**Record set:**

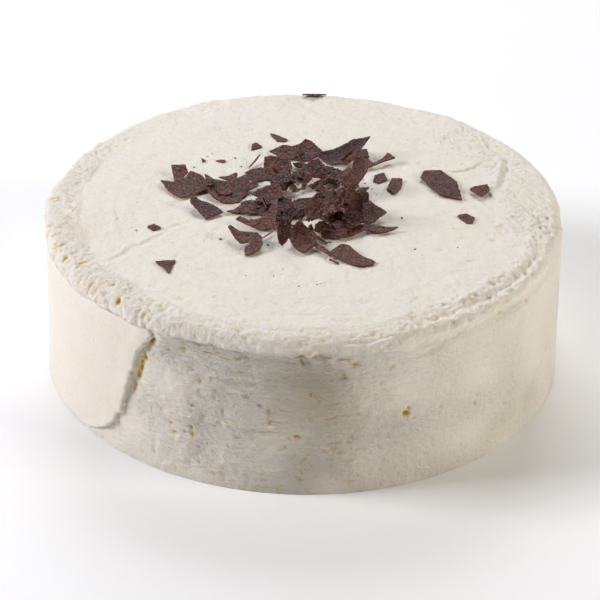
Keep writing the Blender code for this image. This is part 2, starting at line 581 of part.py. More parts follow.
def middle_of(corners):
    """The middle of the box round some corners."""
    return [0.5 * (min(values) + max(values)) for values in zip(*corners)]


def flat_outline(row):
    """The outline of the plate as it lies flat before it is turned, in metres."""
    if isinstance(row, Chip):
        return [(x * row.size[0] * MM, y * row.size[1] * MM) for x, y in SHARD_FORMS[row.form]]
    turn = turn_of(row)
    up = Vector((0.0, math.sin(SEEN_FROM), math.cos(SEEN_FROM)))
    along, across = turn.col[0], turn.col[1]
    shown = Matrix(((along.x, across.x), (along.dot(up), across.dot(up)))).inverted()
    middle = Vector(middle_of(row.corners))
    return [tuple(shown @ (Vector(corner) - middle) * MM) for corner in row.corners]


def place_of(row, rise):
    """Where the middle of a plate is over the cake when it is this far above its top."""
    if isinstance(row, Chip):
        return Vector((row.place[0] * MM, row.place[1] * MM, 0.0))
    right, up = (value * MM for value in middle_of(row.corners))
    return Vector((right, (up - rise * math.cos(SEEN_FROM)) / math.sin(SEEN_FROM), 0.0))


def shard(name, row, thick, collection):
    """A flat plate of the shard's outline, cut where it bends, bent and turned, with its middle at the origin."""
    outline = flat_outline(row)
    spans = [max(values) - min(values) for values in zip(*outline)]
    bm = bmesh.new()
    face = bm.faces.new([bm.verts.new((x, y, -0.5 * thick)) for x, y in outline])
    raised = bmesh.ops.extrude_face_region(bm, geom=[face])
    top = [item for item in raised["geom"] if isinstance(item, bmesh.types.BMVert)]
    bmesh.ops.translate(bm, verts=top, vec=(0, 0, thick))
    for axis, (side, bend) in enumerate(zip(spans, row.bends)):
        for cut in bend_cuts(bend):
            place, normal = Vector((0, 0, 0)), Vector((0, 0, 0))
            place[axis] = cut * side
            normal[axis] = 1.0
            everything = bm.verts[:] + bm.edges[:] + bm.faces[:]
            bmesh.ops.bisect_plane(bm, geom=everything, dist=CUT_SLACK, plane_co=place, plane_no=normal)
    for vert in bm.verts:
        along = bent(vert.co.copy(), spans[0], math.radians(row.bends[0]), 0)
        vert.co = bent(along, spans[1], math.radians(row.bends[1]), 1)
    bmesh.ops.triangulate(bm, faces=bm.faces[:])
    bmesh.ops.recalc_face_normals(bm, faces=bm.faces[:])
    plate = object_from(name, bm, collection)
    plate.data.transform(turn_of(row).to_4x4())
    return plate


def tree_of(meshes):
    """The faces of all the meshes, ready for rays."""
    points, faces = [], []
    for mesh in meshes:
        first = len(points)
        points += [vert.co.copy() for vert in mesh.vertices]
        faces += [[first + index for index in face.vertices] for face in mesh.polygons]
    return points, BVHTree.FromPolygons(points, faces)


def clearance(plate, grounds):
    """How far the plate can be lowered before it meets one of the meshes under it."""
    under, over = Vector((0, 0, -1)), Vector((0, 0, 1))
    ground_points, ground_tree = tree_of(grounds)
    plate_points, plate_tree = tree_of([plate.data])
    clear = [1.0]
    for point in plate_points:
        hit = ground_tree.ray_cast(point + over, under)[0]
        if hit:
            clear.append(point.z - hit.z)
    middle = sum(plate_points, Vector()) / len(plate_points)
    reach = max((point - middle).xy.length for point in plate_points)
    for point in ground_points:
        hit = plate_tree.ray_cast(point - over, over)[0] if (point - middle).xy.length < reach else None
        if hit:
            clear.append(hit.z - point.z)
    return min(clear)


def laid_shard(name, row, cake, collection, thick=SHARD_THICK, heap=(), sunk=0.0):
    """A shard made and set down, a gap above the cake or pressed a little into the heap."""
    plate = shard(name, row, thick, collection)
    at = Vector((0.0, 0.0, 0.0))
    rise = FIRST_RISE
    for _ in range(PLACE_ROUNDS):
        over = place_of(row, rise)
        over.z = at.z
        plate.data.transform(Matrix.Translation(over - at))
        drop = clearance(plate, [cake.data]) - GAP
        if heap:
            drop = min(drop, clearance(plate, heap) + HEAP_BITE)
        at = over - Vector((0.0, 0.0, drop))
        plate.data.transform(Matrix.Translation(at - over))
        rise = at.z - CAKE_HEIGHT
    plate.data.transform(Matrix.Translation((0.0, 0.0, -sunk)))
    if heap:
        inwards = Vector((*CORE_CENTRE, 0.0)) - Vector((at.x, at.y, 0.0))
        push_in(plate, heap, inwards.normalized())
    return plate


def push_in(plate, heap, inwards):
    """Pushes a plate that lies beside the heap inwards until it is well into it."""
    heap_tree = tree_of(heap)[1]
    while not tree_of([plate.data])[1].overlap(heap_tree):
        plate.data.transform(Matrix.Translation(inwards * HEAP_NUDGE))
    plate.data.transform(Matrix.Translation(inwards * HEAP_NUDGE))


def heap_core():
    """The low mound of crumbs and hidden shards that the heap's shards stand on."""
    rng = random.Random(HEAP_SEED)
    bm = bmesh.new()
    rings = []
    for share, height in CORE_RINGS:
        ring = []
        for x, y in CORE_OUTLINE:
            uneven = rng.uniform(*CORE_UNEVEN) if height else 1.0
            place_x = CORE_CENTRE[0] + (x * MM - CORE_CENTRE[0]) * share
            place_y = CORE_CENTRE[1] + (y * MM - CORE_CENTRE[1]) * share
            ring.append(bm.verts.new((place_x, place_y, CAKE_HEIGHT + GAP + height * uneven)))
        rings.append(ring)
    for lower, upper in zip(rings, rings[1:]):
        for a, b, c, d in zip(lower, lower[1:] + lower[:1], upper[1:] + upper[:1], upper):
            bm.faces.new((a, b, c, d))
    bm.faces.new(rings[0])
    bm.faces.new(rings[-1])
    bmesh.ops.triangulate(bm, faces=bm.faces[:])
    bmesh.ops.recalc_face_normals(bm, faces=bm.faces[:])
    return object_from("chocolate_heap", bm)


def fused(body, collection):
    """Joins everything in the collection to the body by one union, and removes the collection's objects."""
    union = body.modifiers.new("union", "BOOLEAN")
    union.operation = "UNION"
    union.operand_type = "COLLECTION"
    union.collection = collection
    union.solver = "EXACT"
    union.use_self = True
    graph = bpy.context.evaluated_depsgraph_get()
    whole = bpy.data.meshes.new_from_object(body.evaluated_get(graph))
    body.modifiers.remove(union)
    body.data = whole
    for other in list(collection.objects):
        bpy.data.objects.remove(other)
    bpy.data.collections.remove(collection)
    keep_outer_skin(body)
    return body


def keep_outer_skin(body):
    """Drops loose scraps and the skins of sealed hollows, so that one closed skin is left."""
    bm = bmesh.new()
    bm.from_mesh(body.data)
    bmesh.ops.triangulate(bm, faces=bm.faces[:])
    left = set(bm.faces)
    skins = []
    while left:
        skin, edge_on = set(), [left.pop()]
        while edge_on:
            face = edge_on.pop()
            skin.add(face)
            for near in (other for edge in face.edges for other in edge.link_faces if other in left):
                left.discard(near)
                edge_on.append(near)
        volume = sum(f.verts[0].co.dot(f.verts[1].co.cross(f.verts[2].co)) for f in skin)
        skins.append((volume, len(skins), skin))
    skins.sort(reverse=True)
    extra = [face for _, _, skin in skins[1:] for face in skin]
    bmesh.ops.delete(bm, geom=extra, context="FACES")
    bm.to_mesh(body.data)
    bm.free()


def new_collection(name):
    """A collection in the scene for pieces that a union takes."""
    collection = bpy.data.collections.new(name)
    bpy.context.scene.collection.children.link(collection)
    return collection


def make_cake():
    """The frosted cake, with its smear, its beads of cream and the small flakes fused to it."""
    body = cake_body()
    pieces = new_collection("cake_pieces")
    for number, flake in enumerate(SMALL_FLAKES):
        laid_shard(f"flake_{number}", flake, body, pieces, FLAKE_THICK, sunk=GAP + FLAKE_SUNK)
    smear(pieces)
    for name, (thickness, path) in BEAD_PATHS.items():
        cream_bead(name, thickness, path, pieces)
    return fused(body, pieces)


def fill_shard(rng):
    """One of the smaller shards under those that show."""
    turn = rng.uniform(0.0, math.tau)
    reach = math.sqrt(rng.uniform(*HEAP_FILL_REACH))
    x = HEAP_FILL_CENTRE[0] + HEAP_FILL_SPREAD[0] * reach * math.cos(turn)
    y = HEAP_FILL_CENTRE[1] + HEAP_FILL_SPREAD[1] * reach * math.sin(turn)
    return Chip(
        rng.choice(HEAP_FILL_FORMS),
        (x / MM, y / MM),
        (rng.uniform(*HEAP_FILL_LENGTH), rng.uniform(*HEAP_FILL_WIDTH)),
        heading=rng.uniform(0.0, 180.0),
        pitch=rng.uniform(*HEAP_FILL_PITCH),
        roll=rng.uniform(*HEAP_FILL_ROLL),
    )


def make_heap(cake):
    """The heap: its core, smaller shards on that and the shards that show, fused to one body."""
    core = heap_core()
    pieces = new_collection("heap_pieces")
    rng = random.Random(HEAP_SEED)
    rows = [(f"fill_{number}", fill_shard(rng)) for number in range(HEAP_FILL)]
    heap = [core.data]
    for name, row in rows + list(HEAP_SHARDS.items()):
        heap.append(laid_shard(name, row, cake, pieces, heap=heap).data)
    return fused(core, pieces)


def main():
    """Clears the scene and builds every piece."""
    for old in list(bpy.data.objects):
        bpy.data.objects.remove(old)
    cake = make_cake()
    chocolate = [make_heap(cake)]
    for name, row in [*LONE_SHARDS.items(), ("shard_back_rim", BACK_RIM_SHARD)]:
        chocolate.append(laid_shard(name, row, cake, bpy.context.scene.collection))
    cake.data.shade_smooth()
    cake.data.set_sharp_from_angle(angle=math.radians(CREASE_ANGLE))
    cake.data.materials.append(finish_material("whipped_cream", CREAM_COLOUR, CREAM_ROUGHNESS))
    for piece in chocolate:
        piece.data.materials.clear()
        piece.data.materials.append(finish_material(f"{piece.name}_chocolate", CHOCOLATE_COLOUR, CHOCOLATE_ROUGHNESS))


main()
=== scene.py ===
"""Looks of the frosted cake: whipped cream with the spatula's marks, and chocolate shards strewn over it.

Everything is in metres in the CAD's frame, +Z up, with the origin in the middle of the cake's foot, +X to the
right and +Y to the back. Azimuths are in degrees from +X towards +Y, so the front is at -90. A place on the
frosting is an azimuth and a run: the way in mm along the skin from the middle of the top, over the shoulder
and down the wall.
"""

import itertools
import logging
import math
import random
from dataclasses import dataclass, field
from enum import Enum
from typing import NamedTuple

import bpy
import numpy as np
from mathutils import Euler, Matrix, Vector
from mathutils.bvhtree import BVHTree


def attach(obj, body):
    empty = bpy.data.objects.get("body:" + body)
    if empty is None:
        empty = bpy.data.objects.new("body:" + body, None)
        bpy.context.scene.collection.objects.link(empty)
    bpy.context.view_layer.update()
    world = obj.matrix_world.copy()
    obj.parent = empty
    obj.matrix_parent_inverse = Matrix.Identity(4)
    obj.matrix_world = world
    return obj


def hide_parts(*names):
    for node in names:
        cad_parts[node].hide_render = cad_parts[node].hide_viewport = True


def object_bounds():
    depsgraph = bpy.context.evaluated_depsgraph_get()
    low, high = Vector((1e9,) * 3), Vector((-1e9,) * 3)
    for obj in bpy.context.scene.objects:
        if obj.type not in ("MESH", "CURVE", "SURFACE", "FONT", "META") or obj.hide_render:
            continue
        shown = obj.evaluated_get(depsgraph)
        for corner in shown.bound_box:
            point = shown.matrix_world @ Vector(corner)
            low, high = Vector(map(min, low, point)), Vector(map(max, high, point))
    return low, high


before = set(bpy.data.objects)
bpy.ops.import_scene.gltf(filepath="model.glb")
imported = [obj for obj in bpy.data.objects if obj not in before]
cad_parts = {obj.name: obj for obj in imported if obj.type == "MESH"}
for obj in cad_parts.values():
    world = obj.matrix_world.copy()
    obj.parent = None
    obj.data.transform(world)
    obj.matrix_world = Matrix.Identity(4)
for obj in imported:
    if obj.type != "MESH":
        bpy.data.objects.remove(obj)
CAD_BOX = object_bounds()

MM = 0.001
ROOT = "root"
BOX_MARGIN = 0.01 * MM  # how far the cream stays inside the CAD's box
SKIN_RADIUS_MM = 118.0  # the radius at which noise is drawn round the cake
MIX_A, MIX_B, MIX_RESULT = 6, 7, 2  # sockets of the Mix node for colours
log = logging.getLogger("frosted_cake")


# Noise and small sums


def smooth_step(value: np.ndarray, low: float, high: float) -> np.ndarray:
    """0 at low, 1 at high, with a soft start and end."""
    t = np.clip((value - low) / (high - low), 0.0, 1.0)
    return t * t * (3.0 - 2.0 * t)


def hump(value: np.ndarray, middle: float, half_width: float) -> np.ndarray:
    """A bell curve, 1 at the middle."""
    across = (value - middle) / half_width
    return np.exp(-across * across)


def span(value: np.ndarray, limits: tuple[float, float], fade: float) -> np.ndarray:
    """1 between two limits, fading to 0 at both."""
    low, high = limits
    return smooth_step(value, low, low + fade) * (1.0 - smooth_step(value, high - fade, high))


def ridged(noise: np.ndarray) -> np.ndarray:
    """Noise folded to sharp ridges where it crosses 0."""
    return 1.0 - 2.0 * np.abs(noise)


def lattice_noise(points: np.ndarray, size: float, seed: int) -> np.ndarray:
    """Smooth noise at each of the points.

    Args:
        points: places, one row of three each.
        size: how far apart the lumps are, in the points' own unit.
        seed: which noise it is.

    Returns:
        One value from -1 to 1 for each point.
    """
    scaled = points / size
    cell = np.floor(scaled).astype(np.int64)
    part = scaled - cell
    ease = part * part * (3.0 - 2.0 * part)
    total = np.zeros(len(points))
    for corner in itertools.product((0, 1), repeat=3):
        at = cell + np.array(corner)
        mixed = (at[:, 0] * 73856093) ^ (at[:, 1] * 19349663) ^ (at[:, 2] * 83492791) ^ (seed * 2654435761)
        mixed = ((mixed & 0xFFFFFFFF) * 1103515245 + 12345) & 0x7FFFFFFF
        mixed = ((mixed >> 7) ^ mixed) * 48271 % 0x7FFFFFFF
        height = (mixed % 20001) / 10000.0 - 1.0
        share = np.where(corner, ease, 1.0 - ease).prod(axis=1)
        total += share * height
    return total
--
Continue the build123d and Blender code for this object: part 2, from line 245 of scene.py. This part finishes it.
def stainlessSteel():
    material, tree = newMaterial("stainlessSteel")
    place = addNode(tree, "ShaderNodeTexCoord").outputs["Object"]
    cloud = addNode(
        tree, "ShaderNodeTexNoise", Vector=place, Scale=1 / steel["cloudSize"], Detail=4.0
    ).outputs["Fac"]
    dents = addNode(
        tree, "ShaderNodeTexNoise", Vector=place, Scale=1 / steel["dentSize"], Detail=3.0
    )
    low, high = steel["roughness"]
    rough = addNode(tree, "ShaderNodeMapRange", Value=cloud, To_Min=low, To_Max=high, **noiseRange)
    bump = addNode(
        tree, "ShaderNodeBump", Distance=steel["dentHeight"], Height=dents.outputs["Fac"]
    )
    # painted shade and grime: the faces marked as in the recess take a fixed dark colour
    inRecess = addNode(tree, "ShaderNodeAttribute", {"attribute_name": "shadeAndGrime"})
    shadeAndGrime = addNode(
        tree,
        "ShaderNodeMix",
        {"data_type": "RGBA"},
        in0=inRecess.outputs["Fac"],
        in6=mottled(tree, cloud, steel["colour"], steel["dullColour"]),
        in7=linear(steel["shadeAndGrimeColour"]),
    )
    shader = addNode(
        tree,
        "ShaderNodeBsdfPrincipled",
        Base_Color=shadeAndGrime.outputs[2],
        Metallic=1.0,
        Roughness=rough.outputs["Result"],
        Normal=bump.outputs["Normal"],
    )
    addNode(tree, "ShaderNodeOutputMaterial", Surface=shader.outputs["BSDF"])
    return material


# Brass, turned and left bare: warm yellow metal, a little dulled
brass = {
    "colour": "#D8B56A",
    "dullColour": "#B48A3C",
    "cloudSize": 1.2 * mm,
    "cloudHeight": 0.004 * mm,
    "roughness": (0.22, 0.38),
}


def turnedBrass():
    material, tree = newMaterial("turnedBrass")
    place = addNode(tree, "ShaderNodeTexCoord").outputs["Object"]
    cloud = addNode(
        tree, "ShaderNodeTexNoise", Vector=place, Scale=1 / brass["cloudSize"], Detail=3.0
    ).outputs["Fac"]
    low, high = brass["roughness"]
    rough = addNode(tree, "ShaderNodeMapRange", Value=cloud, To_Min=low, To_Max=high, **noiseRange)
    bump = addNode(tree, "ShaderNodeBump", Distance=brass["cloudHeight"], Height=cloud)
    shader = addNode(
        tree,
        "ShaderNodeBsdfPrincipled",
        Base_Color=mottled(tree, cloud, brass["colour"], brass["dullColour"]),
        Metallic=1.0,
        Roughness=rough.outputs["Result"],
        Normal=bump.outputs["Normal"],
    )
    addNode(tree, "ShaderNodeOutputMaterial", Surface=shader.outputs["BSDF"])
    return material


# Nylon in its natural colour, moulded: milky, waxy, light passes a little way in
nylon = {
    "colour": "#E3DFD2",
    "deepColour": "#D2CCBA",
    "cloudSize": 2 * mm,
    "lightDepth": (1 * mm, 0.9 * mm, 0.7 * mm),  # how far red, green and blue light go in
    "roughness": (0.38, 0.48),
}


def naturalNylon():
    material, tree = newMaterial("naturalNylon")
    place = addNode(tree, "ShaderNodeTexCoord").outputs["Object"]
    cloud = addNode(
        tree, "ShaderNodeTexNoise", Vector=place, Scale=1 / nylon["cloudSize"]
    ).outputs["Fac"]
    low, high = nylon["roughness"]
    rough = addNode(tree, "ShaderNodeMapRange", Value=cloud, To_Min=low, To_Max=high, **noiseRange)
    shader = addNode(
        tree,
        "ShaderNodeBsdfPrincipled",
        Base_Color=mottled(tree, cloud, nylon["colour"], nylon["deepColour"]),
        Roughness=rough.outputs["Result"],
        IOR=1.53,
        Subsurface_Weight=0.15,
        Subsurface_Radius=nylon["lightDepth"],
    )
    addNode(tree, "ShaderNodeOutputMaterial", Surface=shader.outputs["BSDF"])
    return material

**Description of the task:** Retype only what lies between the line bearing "cake.data.shade_smooth()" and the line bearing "depsgraph = bpy.context.evaluated_depsgraph_get()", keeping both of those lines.

**Full solution:**
    cake.data.shade_smooth()
    cake.data.set_sharp_from_angle(angle=math.radians(CREASE_ANGLE))
    cake.data.materials.append(finish_material("whipped_cream", CREAM_COLOUR, CREAM_ROUGHNESS))
    for piece in chocolate:
        piece.data.materials.clear()
        piece.data.materials.append(finish_material(f"{piece.name}_chocolate", CHOCOLATE_COLOUR, CHOCOLATE_ROUGHNESS))


main()
=== scene.py ===
"""Looks of the frosted cake: whipped cream with the spatula's marks, and chocolate shards strewn over it.

Everything is in metres in the CAD's frame, +Z up, with the origin in the middle of the cake's foot, +X to the
right and +Y to the back. Azimuths are in degrees from +X towards +Y, so the front is at -90. A place on the
frosting is an azimuth and a run: the way in mm along the skin from the middle of the top, over the shoulder
and down the wall.
"""

import itertools
import logging
import math
import random
from dataclasses import dataclass, field
from enum import Enum
from typing import NamedTuple

import bpy
import numpy as np
from mathutils import Euler, Matrix, Vector
from mathutils.bvhtree import BVHTree


def attach(obj, body):
    empty = bpy.data.objects.get("body:" + body)
    if empty is None:
        empty = bpy.data.objects.new("body:" + body, None)
        bpy.context.scene.collection.objects.link(empty)
    bpy.context.view_layer.update()
    world = obj.matrix_world.copy()
    obj.parent = empty
    obj.matrix_parent_inverse = Matrix.Identity(4)
    obj.matrix_world = world
    return obj


def hide_parts(*names):
    for node in names:
        cad_parts[node].hide_render = cad_parts[node].hide_viewport = True


def object_bounds():
    depsgraph = bpy.context.evaluated_depsgraph_get()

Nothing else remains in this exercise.